Maybe the G8 would be a better bet for this purpose. It consists solely of developed nations who are likely to find it much easier to achieve common ground than the G20. The G8 would certainly need to offer substantial subsidies and incentives to get the developing countries onboard (even kicking and screaming). That could/should include supplying nuclear power technology and fuel at attractive prices and on conditions that will avoid the danger of weapons proliferation and unsafe waste disposal. Australia, for instance, could supply nuclear fuel in a package deal including storing the resulting waste at a secure site in the central Australian desert.
However, they’ll also almost certainly need to include large and credible threats in the package as well i.e. major trade sanctions against developing countries which refuse to sign on to any greenhouse reduction deal brokered by the G8. That would require the developed nations to insist on amendments to WTO agreements which in their present form almost certainly would not permit sanctions for such reasons. The developed nations certainly have the international clout to insist on adaptation of WTO agreements, or for that matter a unified stance in simply flouting them if necessary. Large powerful nations like the US frequently flout or subvert the WTO regime in any event for purely self-interested reasons, so a unified G8 approach on such a globally vital issue is hardly an outrageous position to take.
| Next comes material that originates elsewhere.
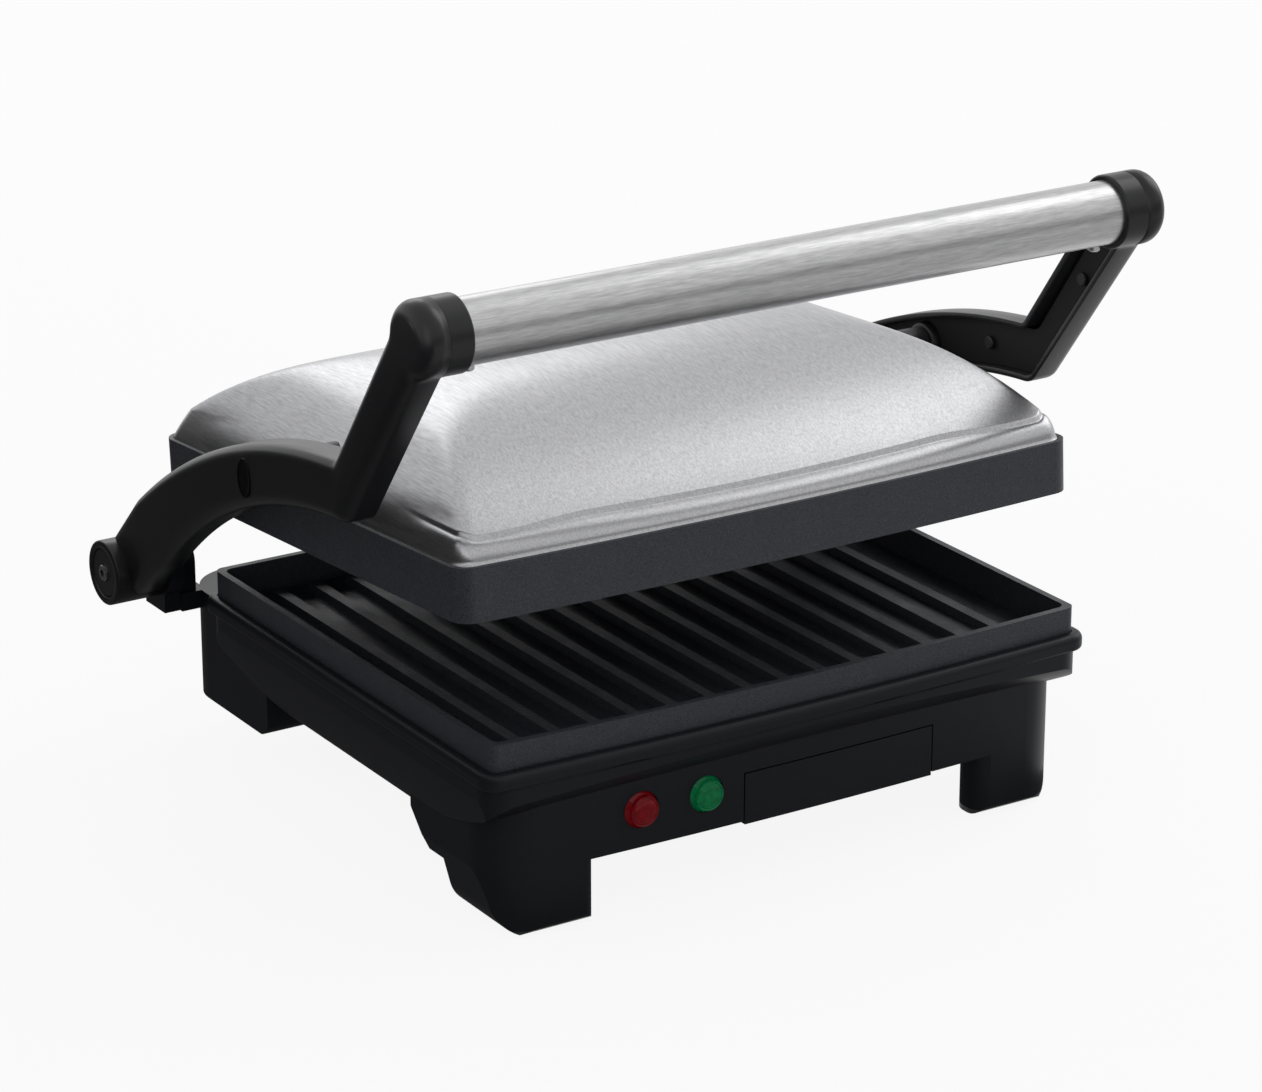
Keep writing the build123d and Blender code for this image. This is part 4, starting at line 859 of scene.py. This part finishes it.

In any event, developed world sanctions and boycotts of developing nations which refuse to sign on to a fair and workable anti-greenhouse regime would certainly be effective. It’s not difficult to foresee the howls of outrage from the international Socialist Left (evil capitalist imperialist hegemoic warmongers etc) and the Greenies, but they must be ignored. Extreme Greens are the among the most dangerous enemies of a sustainable world environment!